* Recorded information *
________________________

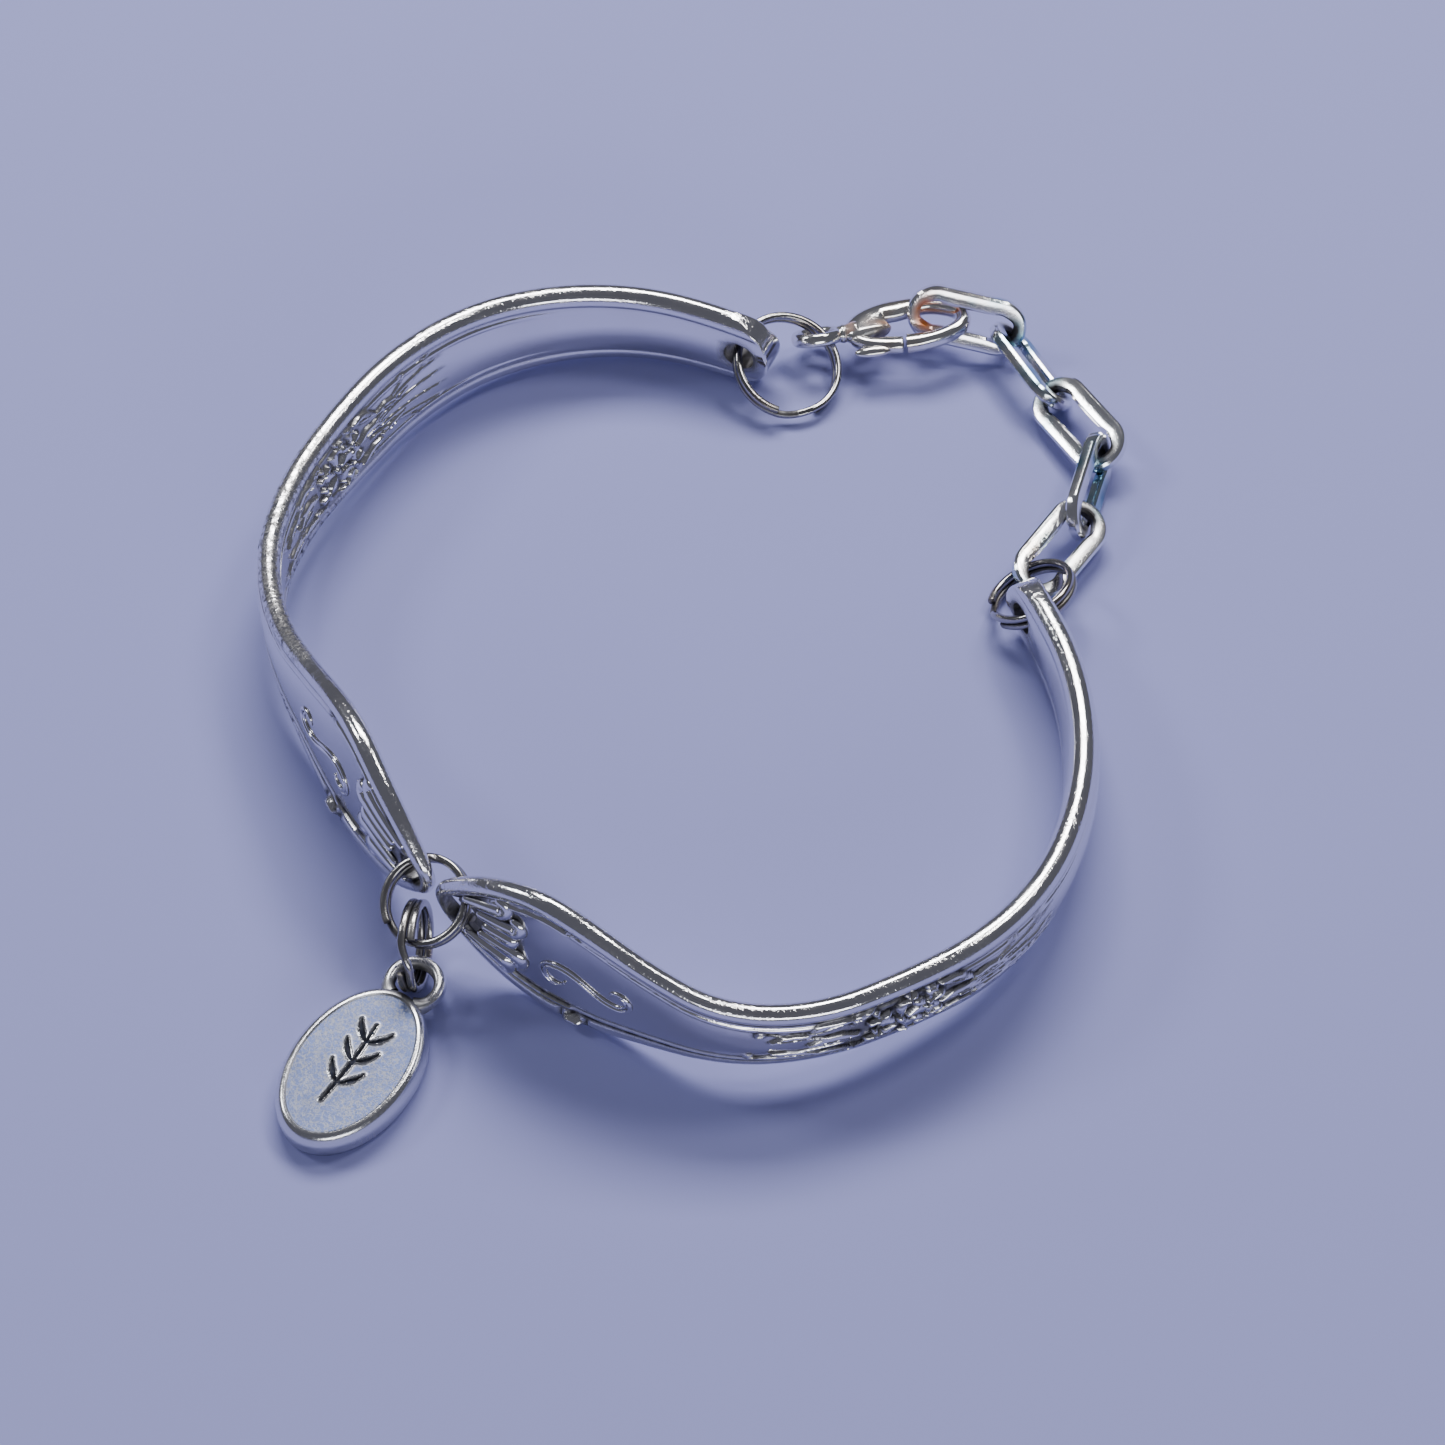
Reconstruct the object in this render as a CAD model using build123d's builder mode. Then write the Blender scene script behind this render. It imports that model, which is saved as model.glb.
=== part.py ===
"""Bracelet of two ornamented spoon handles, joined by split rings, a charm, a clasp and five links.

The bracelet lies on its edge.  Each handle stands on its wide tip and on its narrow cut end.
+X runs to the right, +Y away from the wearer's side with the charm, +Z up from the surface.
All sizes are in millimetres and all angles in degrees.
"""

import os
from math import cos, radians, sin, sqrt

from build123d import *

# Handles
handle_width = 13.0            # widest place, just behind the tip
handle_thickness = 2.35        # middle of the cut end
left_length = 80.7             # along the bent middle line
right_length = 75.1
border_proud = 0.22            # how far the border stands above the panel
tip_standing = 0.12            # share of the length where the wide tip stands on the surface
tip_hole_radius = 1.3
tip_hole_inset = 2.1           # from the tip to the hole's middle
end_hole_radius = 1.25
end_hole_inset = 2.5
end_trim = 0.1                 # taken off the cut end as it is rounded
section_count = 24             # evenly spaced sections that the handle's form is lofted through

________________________

Return every line exactly.

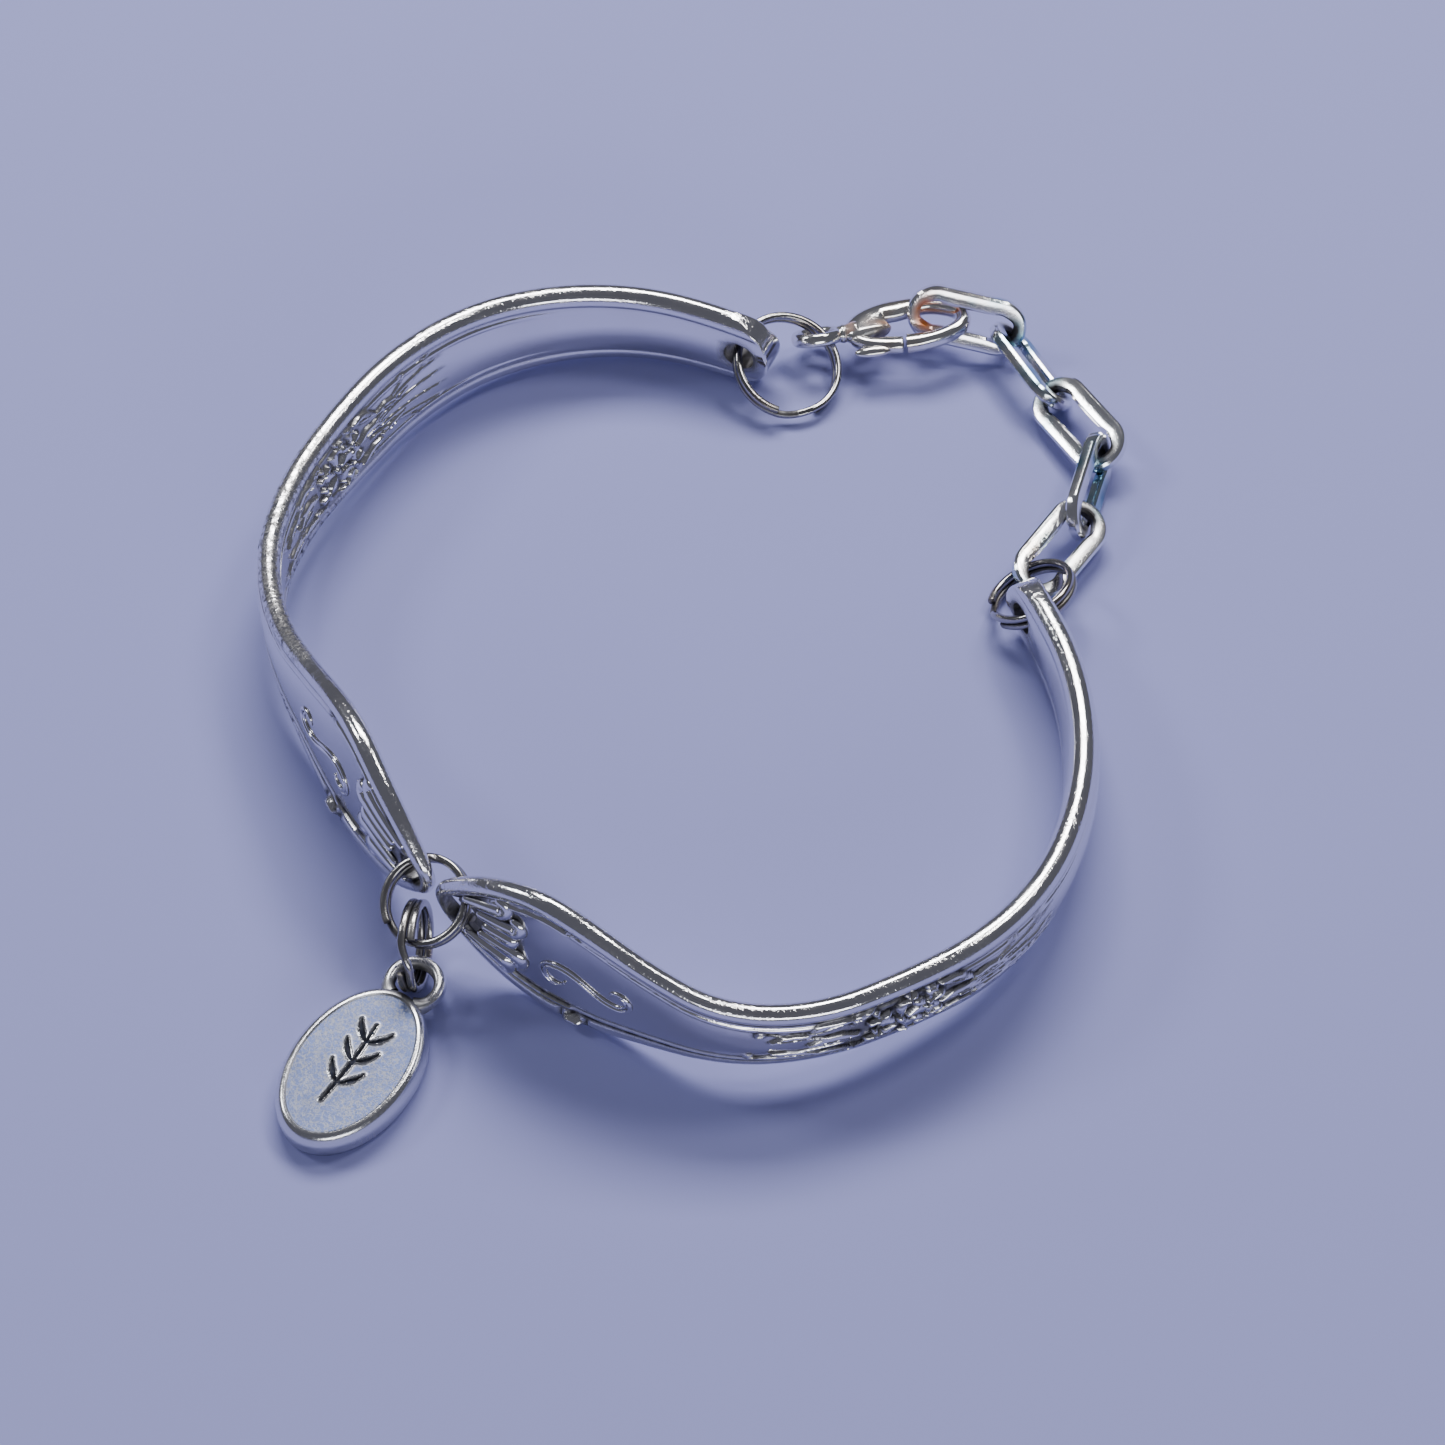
Reconstruct the object in this render as a CAD model using build123d's builder mode. Then write the Blender scene script behind this render. It imports that model, which is saved as model.glb.
=== part.py ===
"""Bracelet of two ornamented spoon handles, joined by split rings, a charm, a clasp and five links.

The bracelet lies on its edge.  Each handle stands on its wide tip and on its narrow cut end.
+X runs to the right, +Y away from the wearer's side with the charm, +Z up from the surface.
All sizes are in millimetres and all angles in degrees.
"""

import os
from math import cos, radians, sin, sqrt

from build123d import *

# Handles
handle_width = 13.0            # widest place, just behind the tip
handle_thickness = 2.35        # middle of the cut end
left_length = 80.7             # along the bent middle line
right_length = 75.1
border_proud = 0.22            # how far the border stands above the panel
tip_standing = 0.12            # share of the length where the wide tip stands on the surface
tip_hole_radius = 1.3
tip_hole_inset = 2.1           # from the tip to the hole's middle
end_hole_radius = 1.25
end_hole_inset = 2.5
end_trim = 0.1                 # taken off the cut end as it is rounded
section_count = 24             # evenly spaced sections that the handle's form is lofted through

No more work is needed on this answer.